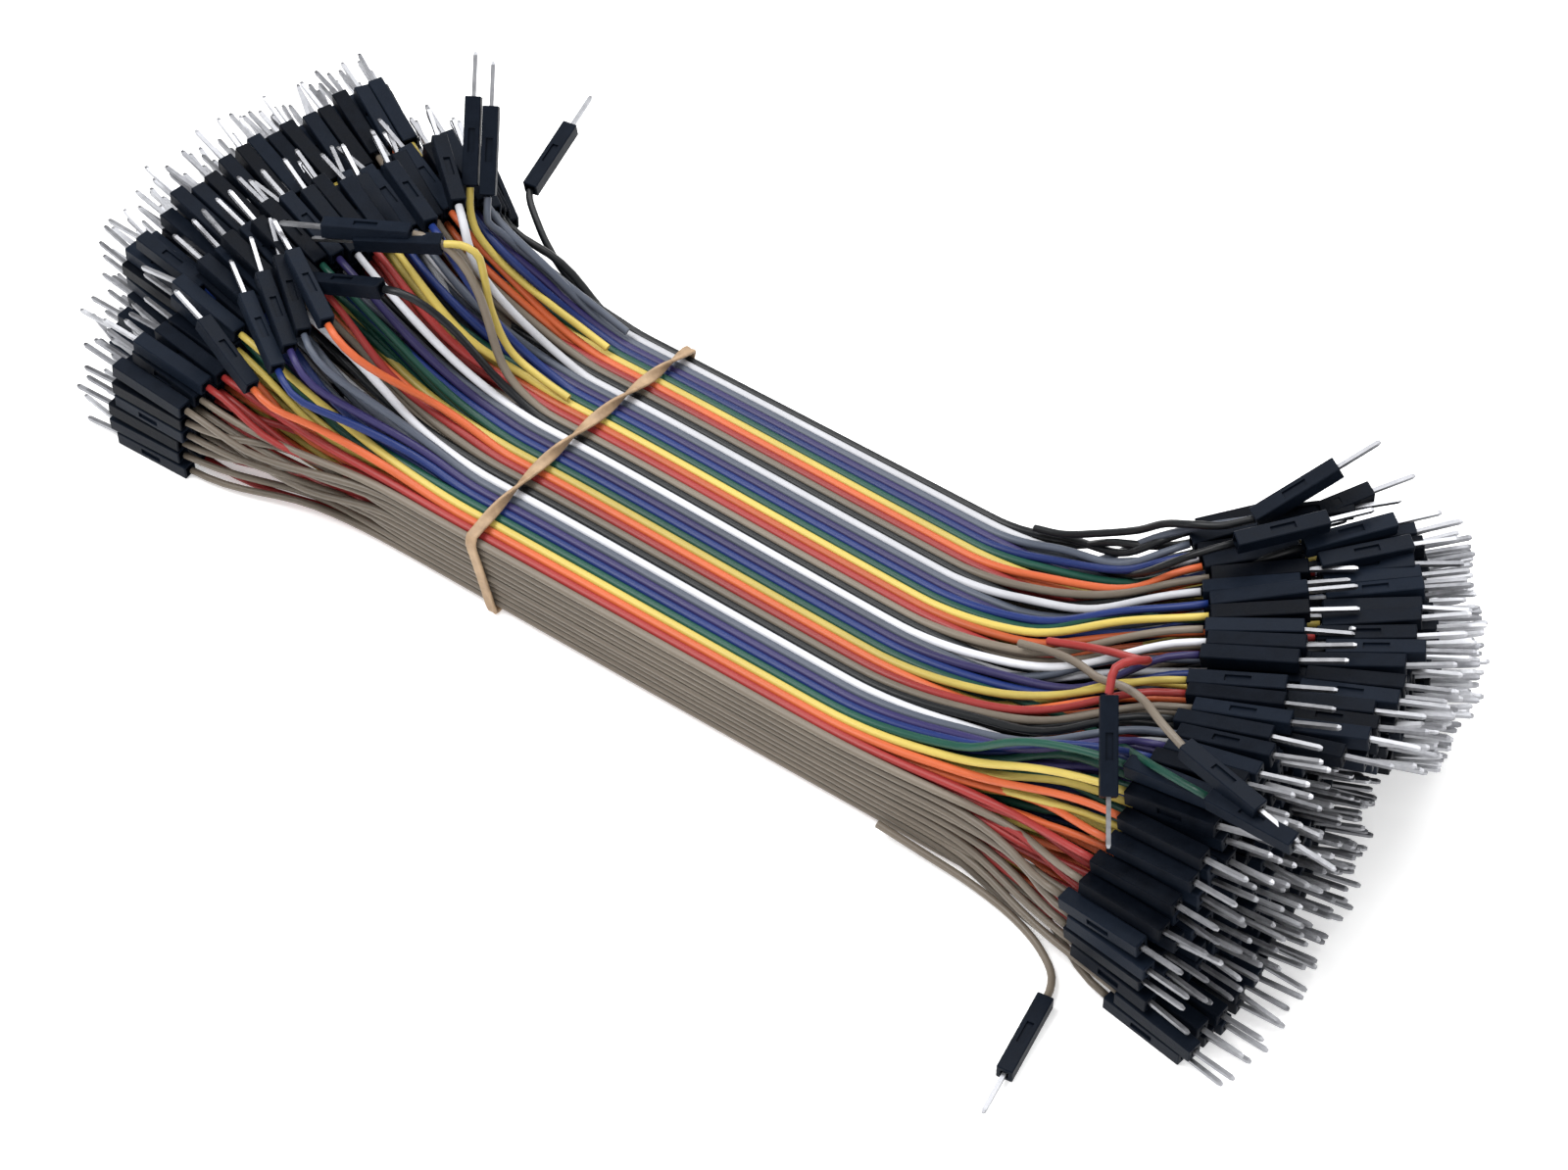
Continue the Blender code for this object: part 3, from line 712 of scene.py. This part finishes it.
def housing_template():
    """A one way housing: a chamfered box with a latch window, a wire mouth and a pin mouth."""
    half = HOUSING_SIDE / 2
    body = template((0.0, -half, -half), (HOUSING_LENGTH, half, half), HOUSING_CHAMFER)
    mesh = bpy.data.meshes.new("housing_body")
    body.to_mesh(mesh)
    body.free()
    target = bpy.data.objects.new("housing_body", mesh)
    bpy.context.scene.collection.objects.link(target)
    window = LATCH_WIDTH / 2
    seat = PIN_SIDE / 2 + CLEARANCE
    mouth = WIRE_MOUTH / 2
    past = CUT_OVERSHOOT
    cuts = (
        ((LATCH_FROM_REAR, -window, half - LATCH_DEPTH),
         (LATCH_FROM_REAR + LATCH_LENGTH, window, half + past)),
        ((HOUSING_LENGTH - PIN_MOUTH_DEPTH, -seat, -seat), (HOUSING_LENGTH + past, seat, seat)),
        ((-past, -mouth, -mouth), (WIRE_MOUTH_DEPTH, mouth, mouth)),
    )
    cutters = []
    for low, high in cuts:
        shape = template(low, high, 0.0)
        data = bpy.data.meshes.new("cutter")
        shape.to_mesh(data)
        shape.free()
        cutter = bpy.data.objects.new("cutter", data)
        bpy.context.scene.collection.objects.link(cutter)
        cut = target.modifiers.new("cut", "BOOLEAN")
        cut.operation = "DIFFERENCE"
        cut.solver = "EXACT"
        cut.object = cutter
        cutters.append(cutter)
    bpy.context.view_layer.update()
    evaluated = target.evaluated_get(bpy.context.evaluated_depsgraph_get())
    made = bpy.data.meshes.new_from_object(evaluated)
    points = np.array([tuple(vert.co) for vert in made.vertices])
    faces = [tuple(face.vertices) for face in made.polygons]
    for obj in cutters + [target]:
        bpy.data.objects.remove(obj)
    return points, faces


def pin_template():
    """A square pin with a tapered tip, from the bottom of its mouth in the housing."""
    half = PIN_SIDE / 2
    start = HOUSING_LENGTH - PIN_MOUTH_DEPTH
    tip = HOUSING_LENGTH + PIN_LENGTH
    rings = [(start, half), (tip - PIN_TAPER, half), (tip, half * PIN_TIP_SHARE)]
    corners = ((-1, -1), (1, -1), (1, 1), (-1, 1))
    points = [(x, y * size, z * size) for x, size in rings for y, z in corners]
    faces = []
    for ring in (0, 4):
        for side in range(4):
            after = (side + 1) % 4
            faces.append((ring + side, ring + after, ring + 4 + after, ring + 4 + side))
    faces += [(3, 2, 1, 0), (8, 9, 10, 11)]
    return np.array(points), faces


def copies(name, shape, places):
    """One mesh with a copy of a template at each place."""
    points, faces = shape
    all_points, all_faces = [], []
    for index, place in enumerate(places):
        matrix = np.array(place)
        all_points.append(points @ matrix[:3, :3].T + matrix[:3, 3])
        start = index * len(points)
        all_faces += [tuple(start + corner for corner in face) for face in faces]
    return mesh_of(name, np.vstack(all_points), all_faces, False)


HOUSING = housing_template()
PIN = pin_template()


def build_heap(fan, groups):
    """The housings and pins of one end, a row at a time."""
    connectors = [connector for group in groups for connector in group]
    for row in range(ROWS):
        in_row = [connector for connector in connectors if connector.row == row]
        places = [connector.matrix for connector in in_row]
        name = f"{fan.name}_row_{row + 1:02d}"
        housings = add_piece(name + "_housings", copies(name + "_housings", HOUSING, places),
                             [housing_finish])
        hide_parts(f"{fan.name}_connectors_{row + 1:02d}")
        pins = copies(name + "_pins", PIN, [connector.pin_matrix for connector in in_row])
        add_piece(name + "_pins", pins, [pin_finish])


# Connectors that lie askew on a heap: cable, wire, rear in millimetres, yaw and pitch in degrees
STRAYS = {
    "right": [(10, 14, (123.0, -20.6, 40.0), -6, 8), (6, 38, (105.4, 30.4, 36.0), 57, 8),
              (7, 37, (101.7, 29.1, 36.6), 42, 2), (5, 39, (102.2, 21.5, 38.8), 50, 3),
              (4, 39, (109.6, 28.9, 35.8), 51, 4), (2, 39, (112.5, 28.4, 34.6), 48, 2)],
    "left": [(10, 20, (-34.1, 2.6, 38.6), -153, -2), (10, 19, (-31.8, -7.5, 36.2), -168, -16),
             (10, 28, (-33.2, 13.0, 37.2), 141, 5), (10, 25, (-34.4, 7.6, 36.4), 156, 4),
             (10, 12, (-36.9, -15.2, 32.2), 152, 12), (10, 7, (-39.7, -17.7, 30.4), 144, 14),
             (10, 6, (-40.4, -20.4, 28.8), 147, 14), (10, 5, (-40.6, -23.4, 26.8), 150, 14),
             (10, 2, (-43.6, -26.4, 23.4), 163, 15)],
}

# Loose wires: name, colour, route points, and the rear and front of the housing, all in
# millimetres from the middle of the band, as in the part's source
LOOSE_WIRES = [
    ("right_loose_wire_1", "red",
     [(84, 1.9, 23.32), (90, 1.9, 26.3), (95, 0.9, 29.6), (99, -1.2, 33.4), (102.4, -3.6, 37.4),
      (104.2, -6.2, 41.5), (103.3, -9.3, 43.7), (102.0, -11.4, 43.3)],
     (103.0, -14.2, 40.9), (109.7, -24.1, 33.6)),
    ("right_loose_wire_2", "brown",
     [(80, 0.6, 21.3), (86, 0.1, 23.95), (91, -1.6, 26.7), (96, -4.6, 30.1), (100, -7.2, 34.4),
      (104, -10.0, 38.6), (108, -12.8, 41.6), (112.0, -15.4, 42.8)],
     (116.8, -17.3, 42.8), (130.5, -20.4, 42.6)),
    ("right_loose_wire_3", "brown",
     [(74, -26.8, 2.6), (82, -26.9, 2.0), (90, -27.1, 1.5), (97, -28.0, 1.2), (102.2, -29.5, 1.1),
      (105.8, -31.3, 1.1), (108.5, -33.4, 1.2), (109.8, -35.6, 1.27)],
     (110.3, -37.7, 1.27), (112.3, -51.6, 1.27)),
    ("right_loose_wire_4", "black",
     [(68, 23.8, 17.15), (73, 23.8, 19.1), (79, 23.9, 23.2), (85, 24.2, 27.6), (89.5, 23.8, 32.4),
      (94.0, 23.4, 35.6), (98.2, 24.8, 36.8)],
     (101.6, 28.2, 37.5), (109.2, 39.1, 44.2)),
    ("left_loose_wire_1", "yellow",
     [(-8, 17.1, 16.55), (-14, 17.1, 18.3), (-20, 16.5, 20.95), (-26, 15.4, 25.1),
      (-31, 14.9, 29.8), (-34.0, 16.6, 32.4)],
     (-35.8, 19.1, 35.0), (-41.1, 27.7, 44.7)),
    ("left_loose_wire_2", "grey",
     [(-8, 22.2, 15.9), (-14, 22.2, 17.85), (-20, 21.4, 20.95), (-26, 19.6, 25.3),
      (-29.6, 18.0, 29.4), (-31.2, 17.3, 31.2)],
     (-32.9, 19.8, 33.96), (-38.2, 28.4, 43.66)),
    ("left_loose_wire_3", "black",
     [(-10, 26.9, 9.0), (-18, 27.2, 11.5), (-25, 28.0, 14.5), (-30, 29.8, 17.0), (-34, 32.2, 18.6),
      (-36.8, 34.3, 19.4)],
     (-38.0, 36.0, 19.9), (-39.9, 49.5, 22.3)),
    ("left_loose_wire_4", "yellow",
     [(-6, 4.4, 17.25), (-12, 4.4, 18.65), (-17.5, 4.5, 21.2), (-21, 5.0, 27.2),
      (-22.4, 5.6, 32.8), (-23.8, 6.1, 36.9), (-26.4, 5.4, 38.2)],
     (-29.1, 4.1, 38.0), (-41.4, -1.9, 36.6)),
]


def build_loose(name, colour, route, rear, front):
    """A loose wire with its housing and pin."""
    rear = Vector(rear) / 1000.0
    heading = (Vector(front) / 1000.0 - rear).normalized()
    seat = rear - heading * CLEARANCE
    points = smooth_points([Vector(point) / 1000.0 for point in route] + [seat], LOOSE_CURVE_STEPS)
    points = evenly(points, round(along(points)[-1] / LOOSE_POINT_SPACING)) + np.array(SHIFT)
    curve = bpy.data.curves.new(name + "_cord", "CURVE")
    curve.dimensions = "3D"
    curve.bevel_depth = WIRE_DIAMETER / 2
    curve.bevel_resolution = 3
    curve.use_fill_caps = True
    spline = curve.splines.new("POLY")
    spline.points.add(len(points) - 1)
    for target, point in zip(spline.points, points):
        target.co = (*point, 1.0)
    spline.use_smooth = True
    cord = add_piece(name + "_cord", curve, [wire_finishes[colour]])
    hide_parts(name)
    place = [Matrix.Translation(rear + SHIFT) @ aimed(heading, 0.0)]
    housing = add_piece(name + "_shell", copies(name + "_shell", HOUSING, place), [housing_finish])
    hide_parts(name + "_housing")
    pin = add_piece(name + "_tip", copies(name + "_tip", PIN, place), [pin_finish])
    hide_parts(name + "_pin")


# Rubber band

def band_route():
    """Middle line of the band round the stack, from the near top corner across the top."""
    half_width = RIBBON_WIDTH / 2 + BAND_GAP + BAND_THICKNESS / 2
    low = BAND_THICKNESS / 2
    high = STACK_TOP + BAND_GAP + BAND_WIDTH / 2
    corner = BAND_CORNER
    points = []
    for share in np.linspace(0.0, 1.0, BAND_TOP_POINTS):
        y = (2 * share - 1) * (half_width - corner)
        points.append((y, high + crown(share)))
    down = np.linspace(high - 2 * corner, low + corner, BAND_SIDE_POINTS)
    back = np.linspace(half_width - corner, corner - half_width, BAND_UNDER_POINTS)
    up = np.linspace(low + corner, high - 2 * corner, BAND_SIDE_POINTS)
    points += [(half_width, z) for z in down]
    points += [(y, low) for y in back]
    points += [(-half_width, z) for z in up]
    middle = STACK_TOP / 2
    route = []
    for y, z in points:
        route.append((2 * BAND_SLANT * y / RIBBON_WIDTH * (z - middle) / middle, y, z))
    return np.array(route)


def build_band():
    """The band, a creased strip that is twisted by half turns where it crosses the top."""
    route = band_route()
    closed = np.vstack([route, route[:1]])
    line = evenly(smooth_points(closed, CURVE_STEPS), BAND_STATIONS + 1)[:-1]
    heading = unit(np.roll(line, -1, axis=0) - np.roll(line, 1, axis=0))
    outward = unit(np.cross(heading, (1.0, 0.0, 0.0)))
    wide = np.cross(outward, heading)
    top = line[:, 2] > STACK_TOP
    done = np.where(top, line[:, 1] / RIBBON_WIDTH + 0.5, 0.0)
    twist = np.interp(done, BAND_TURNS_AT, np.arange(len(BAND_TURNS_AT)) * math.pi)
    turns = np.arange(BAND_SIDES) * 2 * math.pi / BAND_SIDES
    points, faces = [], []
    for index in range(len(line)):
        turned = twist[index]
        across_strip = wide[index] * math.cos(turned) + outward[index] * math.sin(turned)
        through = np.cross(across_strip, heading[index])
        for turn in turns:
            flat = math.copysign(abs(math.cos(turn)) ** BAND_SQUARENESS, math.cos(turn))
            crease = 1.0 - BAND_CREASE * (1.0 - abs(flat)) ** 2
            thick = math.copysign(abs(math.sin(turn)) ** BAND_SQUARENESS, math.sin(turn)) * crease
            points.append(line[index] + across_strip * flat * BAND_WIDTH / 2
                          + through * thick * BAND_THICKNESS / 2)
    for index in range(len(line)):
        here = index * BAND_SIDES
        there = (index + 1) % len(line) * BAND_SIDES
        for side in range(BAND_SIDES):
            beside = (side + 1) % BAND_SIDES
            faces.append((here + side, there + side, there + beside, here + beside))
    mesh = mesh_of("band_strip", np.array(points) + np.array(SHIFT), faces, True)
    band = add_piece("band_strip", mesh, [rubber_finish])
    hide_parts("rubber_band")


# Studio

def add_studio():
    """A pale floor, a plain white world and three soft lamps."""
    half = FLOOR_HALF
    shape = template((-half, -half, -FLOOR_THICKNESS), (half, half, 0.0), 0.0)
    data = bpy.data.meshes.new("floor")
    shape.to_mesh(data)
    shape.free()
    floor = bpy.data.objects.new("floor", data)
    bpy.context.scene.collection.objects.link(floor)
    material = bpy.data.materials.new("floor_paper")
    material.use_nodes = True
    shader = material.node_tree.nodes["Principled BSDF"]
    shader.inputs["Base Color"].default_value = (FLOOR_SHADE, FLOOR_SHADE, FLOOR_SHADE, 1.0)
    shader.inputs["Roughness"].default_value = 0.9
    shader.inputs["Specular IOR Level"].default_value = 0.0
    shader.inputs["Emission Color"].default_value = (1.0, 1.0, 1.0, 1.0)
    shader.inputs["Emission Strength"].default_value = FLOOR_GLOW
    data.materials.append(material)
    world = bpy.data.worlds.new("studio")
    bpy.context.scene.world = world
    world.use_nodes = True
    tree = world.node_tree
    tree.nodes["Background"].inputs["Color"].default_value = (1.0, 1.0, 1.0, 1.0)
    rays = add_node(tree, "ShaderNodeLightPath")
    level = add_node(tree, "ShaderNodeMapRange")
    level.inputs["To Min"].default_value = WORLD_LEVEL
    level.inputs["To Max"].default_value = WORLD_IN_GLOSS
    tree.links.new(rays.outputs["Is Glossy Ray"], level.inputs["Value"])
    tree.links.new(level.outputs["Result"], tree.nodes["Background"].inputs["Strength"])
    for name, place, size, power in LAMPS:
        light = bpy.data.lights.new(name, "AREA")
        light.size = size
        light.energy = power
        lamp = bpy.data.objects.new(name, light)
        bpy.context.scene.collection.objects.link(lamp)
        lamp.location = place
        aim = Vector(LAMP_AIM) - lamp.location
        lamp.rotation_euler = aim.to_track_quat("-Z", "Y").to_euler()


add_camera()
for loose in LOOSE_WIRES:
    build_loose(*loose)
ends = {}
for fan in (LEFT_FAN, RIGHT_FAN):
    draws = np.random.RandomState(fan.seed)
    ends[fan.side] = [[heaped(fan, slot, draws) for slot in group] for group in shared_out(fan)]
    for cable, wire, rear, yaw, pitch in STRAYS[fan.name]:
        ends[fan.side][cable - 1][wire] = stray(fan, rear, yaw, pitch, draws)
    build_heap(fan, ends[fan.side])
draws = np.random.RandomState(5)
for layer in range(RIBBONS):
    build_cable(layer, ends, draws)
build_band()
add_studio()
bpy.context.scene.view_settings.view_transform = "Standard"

### To be done
Working from the data above, extract solely the lines from the one containing "hide_parts(name)" through the one containing "housing = add_piece(name", exactly as they appear, both included.

### Result of this exercise
    hide_parts(name)
    place = [Matrix.Translation(rear + SHIFT) @ aimed(heading, 0.0)]
    housing = add_piece(name + "_shell", copies(name + "_shell", HOUSING, place), [housing_finish])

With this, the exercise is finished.